The Rubio-Lee proposal would have eliminated the cap that denies the full CTC increase to these millions of hard-working families. Doing so wouldn’t come close to fixing the overall problems with the 2.0 plan and would fall short of making the full set of CTC improvements needed for the poorest young children. But it would at least represent a first step toward addressing one of the underlying problems with the 2017 tax law, namely that it largely ignored the needs of low- and modest-income working families.

Working-class, non-college graduates of all races have faced four decades of wage stagnation, with low-wage workers being particularly hard hit, including millions of home health aides, cooks, child care providers, cashiers, office cleaners, landscapers, and others who work hard and on whom middle- and higher-income people depend every day.

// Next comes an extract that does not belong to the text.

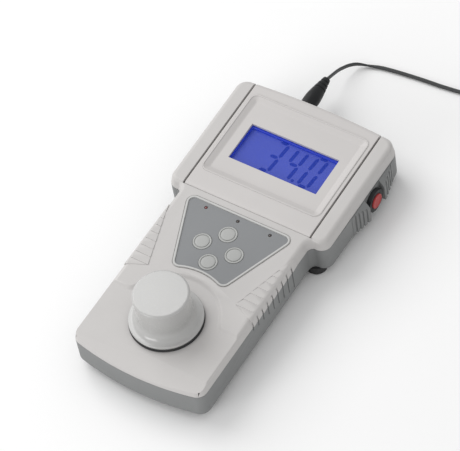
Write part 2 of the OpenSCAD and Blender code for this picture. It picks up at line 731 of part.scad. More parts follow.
module detectors() color([0.3, 0.3, 0.32]) {
    far = block_hw - 0.5;
    rod_x([well_c[0] + far - 4, well_c[1], optic_z], optic_r, 4.6);
    rod_x([well_c[0] + far + 0.5, well_c[1], optic_z], optic_r + 0.4, 1);
    rod_y([well_c[0], well_c[1] + far - 4, optic_z], optic_r, 4.6);
    rod_y([well_c[0], well_c[1] + far + 0.5, optic_z], optic_r + 0.4, 1);
}

module optic_boards() color([0.1, 0.35, 0.2]) {
    far = block_hw + 1;
    for (side = [-1, 1]) {
        x = well_c[0] + side * (far + board_t / 2);
        box([x - board_t / 2, well_c[1] - 9, optic_z - 8], [x + board_t / 2, well_c[1] + 9, optic_z + 5]);
    }
    box([well_c[0] - 12, well_c[1] + far, optic_z - 8],
        [well_c[0] + 12, well_c[1] + far + board_t, optic_z + 5]);
}

// Collar, threaded barrel and box of the push switch, bored for the button.
module switch_body() color([0.07, 0.07, 0.07]) difference() {
    union() {
        rod_x([hw, switch_y, switch_z], collar_r, collar_t);
        rod_x([switch_box_x + 4, switch_y, switch_z], barrel_r, hw - switch_box_x - 3);
        box([switch_box_x, switch_y - 6.5, switch_z - 6.5],
            [inner_x - nut_t - 2.5, switch_y + 6.5, switch_z + 6.5]);
    }
    rod_x([hw - 8, switch_y, switch_z], switch_bore_r, 20);
    rod_x([hw + 0.05, switch_y, switch_z], button_r + fit_gap, 20);
}

module switch_nut() color("silver") difference() {
    translate([inner_x - nut_t, switch_y, switch_z]) rotate([0, 90, 0]) cylinder(r = 7.3, h = nut_t, $fn = 6);
    rod_x([inner_x - nut_t - 1, switch_y, switch_z], barrel_r + fit_gap, nut_t + 2);
}

module power_button() color([0.7, 0.2, 0.2]) {
    cap_t = button_out - button_travel - 0.15;
    rod_x([hw + button_out - cap_t, switch_y, switch_z], button_r, cap_t);
    rod_x([hw - 4, switch_y, switch_z], switch_bore_r - fit_gap, button_out + 4 - cap_t / 2);
}

module dc_jack() color([0.1, 0.1, 0.1]) {
    y0 = inner_back_y - jack_l;
    difference() {
        union() {
            box([jack_x - 5, y0, jack_z - 5.5], [jack_x + 5, inner_back_y - 0.5, jack_z + 5.5]);
            rod_y([jack_x, y0 + 4, jack_z], 4.6, jack_wall_y + 0.3 - y0 - 4);
        }
        rod_y([jack_x, y0 + 3, jack_z], plug_r + fit_gap, 30);
    }
    rod_y([jack_x, y0 + 2, jack_z], 1, 9);
}

module plug_pin() color("silver") difference() {
    rod_y([jack_x, jack_wall_y - 9.4, jack_z], plug_r, 10.8);
    rod_y([jack_x, jack_wall_y - 10, jack_z], 1.1, 10);
}

// Radius of the plug's moulding along its taper, from 0 at its start to 1 at its tip.
function plug_taper_r(s) = plug_body_r - (plug_body_r - lead_r - 1.1) * pow(s, 1.3);

// The plug's moulding, with three rings where it tapers to the lead.
module plug_body() color([0.12, 0.12, 0.12]) {
    y0 = jack_wall_y + 0.4;
    straight = 13;
    taper = plug_l - straight;
    difference() {
        translate([jack_x, y0, jack_z]) rotate([-90, 0, 0]) difference() {
            rotate_extrude() polygon(concat(
                [[0, 0], [plug_body_r - 0.5, 0], [plug_body_r, 0.6]],
                [for (k = [0:8]) [plug_taper_r(k / 8), straight + taper * k / 8]],
                [[0, plug_l]]));
            for (k = [0:2]) translate([0, 0, straight + taper * (0.42 + 0.18 * k)]) difference() {
                cylinder(r = 8, h = 1);
                translate([0, 0, -1]) cylinder(r = plug_taper_r(0.5 + 0.18 * k) - 0.5, h = 3);
            }
        }
        rod_y([jack_x, y0 - 1, jack_z], plug_r, 2.2);
    }
}

module battery_cells() color([0.2, 0.35, 0.6]) for (k = [0:cell_count - 1]) {
    x = bay_x + (k - (cell_count - 1) / 2) * cell_pitch;
    flip = k % 2;
    y = bay_y0 + (flip == 0 ? 4.6 : 1.4 + 1);
    translate([x, y, cell_z]) rotate([-90, 0, 0]) {
        cylinder(r = cell_r, h = cell_l - 1);
        translate([0, 0, flip == 0 ? cell_l - 1.1 : -1]) cylinder(r = 2.7, h = 1.1);
    }
}

module spring_contacts() color("silver") for (k = [0:cell_count - 1]) {
    x = bay_x + (k - (cell_count - 1) / 2) * cell_pitch;
    flip = k % 2;
    translate([x, flip == 0 ? bay_y0 + 0.02 : bay_y1 - 0.02, cell_z]) rotate([flip == 0 ? -90 : 90, 0, 0]) {
        translate([-5, -5, 0]) cube([10, 10, contact_t]);
        for (j = [0:3]) translate([0, 0, contact_t + 0.4 + j * 0.9]) rotate_extrude()
            translate([4.6 - 0.5 * j, 0]) circle(r = 0.55, $fn = 16);
    }
}

module flat_contacts() color("silver") for (k = [0:cell_count - 1]) {
    x = bay_x + (k - (cell_count - 1) / 2) * cell_pitch;
    flip = k % 2;
    translate([x, flip == 0 ? bay_y1 - 0.02 : bay_y0 + 0.02, cell_z]) rotate([flip == 0 ? 90 : -90, 0, 0]) {
        translate([-5, -5, 0]) cube([10, 10, contact_t]);
        cylinder(r = 2.2, h = 0.9);
    }
}

module battery_door() color([0.42, 0.43, 0.43]) {
    y0 = bay_y0 - 4;
    difference() {
        box([bay_x - door_hw, y0, base_z], [bay_x + door_hw, back_y - 1, base_z + door_t]);
        for (k = [0:4]) box([bay_x - 8, back_y - 24 + 2.4 * k, base_z - 1],
            [bay_x + 8, back_y - 22.8 + 2.4 * k, base_z + 0.5]);
    }
    mirrored_about_bay() box([door_hw - 0.5, y0, base_z + 1.1],
        [door_hw + door_tongue, back_y - 4, base_z + door_t]);
}

module feet() color([0.1, 0.1, 0.1]) for (p = foot_xy) translate([p[0], p[1], 0]) rotate_extrude()
    polygon([
        [0, 0], [foot_r - 0.8, 0], [foot_r, 0.8], [foot_r, base_z + foot_sunk], [0, base_z + foot_sunk]
    ]);

module case_screws() color("silver")
    for (p = case_xy) pan_screw(p, case_head_z, case_screw_r, 13, case_head_r, 1.8);

// Points along a smooth curve through the route, at most gap apart.
function bend(a, b, c, d, t) = 0.5 * ((2 * b) + (c - a) * t + (2 * a - 5 * b + 4 * c - d) * t * t
    + (3 * b - a - 3 * c + d) * t * t * t);
function smooth(route, gap) = let (last = len(route) - 1) concat([for (k = [0:last - 1])
    let (steps = ceil(norm(route[k + 1] - route[k]) / gap)) for (j = [0:steps - 1])
        bend(route[max(k - 1, 0)], route[k], route[k + 1], route[min(k + 2, last)], j / steps)],
    [route[last]]);
function unit(v) = v / norm(v);

module tube(route, r, sides = 8) {
    path = smooth(route, 7);
    last = len(path) - 1;
    rings = [for (k = [0:last])
        let (along = unit(path[min(k + 1, last)] - path[max(k - 1, 0)]), side = unit(cross(along, [0, 0, 1])),
            up = cross(side, along))
        [for (j = [0:sides - 1]) path[k] + r * (cos(360 * j / sides) * side + sin(360 * j / sides) * up)]];
    loft(rings);
}

module lead_near() color([0.15, 0.15, 0.15]) tube(near_route, lead_r);
module lead_far() color([0.15, 0.15, 0.15]) tube(far_route, lead_r);

module lead_coil() color([0.15, 0.15, 0.15]) {
    half = coil_columns * lead_d / 2;
    translate([coil_c[0], coil_c[1], 0.1]) rotate_extrude() translate([coil_r - half, 0])
        square([2 * half, coil_rows * lead_d]);
}

module adapter_relief() color([0.12, 0.12, 0.12])
    translate([adapter_xy[0], far_route[9][1] - relief_l, exit_z]) rotate([-90, 0, 0])
        rotate_extrude() polygon([[0, 0], [4, 0], [3.6, 3], [lead_r + 0.8, relief_l], [0, relief_l]]);

module adapter_body() color([0.12, 0.12, 0.12]) difference() {
    loft([for (p = [[0, 2], [1, 0.6], [2.5, 0], [adapter_size[2] - 2.5, 0], [adapter_size[2] - 1, 0.6],
        [adapter_size[2], 2]]) lifted(rounded(adapter_xy, adapter_size[0] - 2 * p[1],
            adapter_size[1] - 2 * p[1], 6), p[0])]);
    for (x = [-6.35, 6.35]) box([adapter_xy[0] + x - 0.75, adapter_xy[1] - 3.15, adapter_size[2] - 6],
        [adapter_xy[0] + x + 0.75, adapter_xy[1] + 3.15, adapter_size[2] + 1]);
}

module adapter_pins() color("silver") for (x = [-6.35, 6.35])
    box([adapter_xy[0] + x - 0.75, adapter_xy[1] - 3.15, adapter_size[2] - 6],
        [adapter_xy[0] + x + 0.75, adapter_xy[1] + 3.15, adapter_size[2] + 17]);

upper_shell();
lower_shell();
display_bezel();
display_window();
lcd_glass();
lcd_backlight();
display_board();
display_screws();
keypad_foil();
key_left();
key_back();
key_right();
key_front();
key_switches();
indicator_leds();
main_board();
board_chips();
board_screws();
flex_cable();
shade_cap();
cap_gasket();
sample_well();
well_screws();
light_source();
source_lens();
detectors();
optic_boards();
switch_body();
switch_nut();
power_button();
dc_jack();
plug_pin();
plug_body();
battery_cells();
spring_contacts();
flat_contacts();
battery_door();
feet();
case_screws();
lead_near();
lead_coil();
lead_far();
adapter_relief();
adapter_body();
adapter_pins();
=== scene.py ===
"""Looks of a portable turbidity meter with its mains lead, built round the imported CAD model.

Lengths in this script are millimetres in the model's own frame; they become metres where a mesh,
light or camera is made. X is to the right, +Y runs towards the display end and Z is up.
"""

import math

import bmesh
import bpy
from mathutils import Matrix, Vector


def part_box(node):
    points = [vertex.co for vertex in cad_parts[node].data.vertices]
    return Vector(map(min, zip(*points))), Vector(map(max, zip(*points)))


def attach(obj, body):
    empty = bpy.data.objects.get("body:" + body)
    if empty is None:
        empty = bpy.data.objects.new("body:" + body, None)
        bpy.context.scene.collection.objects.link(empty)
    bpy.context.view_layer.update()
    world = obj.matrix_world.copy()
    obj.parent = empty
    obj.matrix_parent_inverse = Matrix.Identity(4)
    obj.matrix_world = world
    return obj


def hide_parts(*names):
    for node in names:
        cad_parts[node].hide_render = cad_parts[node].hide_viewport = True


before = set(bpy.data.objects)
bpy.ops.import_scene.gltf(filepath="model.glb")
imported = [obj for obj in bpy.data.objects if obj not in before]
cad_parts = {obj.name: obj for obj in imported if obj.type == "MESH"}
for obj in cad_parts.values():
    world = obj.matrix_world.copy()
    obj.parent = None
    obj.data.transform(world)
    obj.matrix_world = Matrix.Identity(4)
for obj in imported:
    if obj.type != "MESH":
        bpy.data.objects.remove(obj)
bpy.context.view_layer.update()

MM = 0.001

# The housing, as in the CAD design.
FRONT_Y, HEAD_Y, BACK_Y = -114.0, 19.0, 114.0
HEAD_HW, NECK_HW = 59.5, 48.0
BASE_Z, FLOOR_Z, SEAM_Z, DECK_Z, FRONT_DECK_Z = 5.5, 7.9, 25.5, 32.5, 31.3
DECK_UNDER_Z, FRONT_UNDER_Z = 30.1, 28.9
HEAD_Z, HEAD_SLOPE = 32.9, 0.02
WALL, EDGE_R, BASE_R, DRAFT = 2.4, 3.5, 2.0, 1.0
ABOVE_Z = DECK_Z + 9  # clear above the housing, for tools that cut from the top
BAND_T = 1.6
FRONT_BOW_R, BACK_BOW_R = 200.0, 600.0
FRONT_CORNER_R, HEAD_CORNER_R, BACK_CORNER_R, INSIDE_R = 7.0, 7.0, 9.0, 4.5
BEZEL_HW, BEZEL_Y, GROOVE_W, SEAT_Z = 46.6, 21.5, 1.3, 29.0
RECESS_HW, RECESS_MID_Y, RECESS_L, RECESS_BEVEL, RECESS_DEPTH = 43.2, 69.2, 65.0, 4.2, 1.6
VIEW_Y, VIEW_W, VIEW_L = 67.1, 65.4, 29.6
WINDOW_TOP_Z, WINDOW_Z, LCD_TOP_Z = 30.7, 30.2, 28.9
WELL, TUBE_HOLE_R = (0.0, -72.2), 15.7
POST_R, UPPER_POST_R = 4.2, 3.6
SCREW_HOLE_R, SCREW_HEAD_R = 1.7, 3.2
STEP_Y, STEP_R, STEP_W, BAND_Y, BAND_SLOPE = -64.8, 31.6, 3.4, -98.8, 15.0
FOIL_R, FOIL_CORNER_R = 40.8, 3.5
GRIP_COUNT, GRIP_PITCH, GRIP_RISE = 9, 5.77, 0.5
GRIP_START, GRIP_INNER, GRIP_TIP = (46.0, 1.2), (32.5, -43.4), (45.9, -48.9)
KEYS_Y, KEY_SPREAD, KEY_R = -12.2, 11.85, 6.1
KEY_GAP, STEM_Z = 0.2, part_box("key_left")[0][2] / MM
LIGHTS_Y, LIGHTS_PITCH, LIGHT_HOLE_R = 11.3, 23.8, 1.2
GASKET_TOP_Z, CAP_H = 33.3, 27.0
SWITCH_Y, SWITCH_Z = 75.2, 15.6
JACK_X, JACK_Z, JACK_WALL_Y = -16.0, 17.0, 113.787
BAY_X, BAY_HW, BAY_Y0, BAY_Y1, DOOR_HW = -7.0, 30.0, 38.0, 94.5, 31.0
CELL_Z, CELL_R, DOOR_T, EASY = 14.95, 7.1, 2.0, 0.3
FOOT_R = 7.0
BULGE_OUT, BULGE_RIBS, RIB_W, RIB_DEPTH = 4.0, 4, 1.3, 0.6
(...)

Like the Earned Income Tax Credit (EITC), the CTC is well designed to help offset this wage stagnation trend. Denying the full CTC increase to these parents and directing it to high earners instead is skewed, and seriously flawed, policy.

Furthermore, rigorous research shows that the added income that flows from policies like the CTC and EITC improves the health, educational outcomes, and future prospects of children in low-income families. That’s reason enough to provide a more adequate CTC to millions of these children.